On the conclusion of the pact, the Union issued a manifesto to the Jewish population, in which it said that, taking into consideration the fact that the Union wishes to bring about the settlement of certain problems, like that of the Jewish Communities and the Jewish schools, and that these problems are not in contradiction to the security and the consolidation of the State, whose earth we Jews have sanctified with the blood of our ancestors and our children in three terrible wars, and taking into consideration the fact that the Liberal Party has declared that it condemns equally with us the anti-Jewish agitation which is causing friction between citizens, and that it will always settle the problems of interest to us within the limits of the laws, and in accordance with the interests of the country, the Central Committee of the Union has decided to call upon the whole of the Jewish population of Greater Roumania to vote in the elections to Parliament and the Senate for the lists of the Liberal Party.
The late Mr. Lucien Wolf, in his report presented to the Jewish Board of Deputies at the time of the conclusion of the pact, said that the new Government was apparently determined to maintain order, and to that end had concluded a friendly understanding with the Jewish Community.
Notwithstanding the pact, the anti-Jewish excesses at Oradeo Mare broke out the same year, but following the fierce protests made by Dr. Filderman and the other representatives of the Union in Parliament, the Government took drastic action, by imprisoning over 100 students who were found guilty of participation in the excesses, suspending abut 360 students from the University, dismissing or transferring civil and military authorities who had failed in their duties, compensating the Jewish victimes, and officially condemning the attitude and actions of the antisemitic students, and closing down their Organisation.
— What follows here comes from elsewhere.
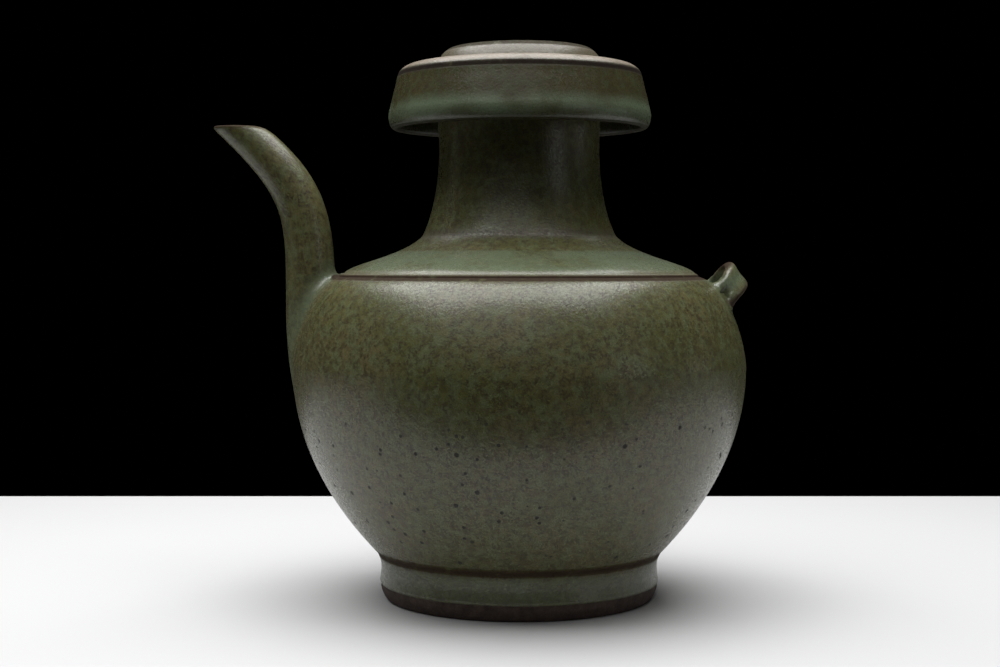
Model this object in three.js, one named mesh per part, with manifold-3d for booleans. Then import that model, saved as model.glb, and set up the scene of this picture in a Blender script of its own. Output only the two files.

The pact which we concluded with the Union of Roumanian Jews was based on a programme which our Government carried into effect honestly while we were in power, M. Duca, the Minister of the Interior at that time, who is now the leader of the Liberal Party, which by a pact with the Jorga Government will have 80 seats in the new Parliament, said in an interview with the London Editor of the J.T.A. last summer.
In contradiction to the Jewish National Party (which with the members of the Jewish Parliamentary Club in the last Parliament has formed an All-Roumanian Minority Party to contest the for thooming Parliamentary elections) the Union of Roumanian Jews, Dr. Filderman explained to the London Editor of the J.T.A., is not a Jewish Party, but a defensive organisation for protecting Jewish rights. It does not recognise a Jewish nationality in Rumania. It holds that the Jews are Roumanian citizens, but demands that the rights of the Jewish citizens should be respected, that the Jewish Communities and Jewish schools should be recognised, and that antisemitic disturbances should not be permitted. Our objection to a Jewish Party, he added, is that the Jew is not only a Jew, but also an individual, a citizen, and a member of a class, with differing views and outlooks and interests. If, for instance, all the Jews of the country joined together in one party, the Jewish Labour element withdrawing themselves from the general Labour movement, the Jewish employers from the general interests of the employing class, etc., they would harm their own interests and would inevitably find themselves clashing inside the Jewish Party. The Union of Roumanian Jews, therefore, has no common policy binding its members, apart from the defence of Jewish rights, and accordingly, in includes both non-Zionists and Zionists like Chief Rabbi Niemirover and ex-Senator Horia Carp.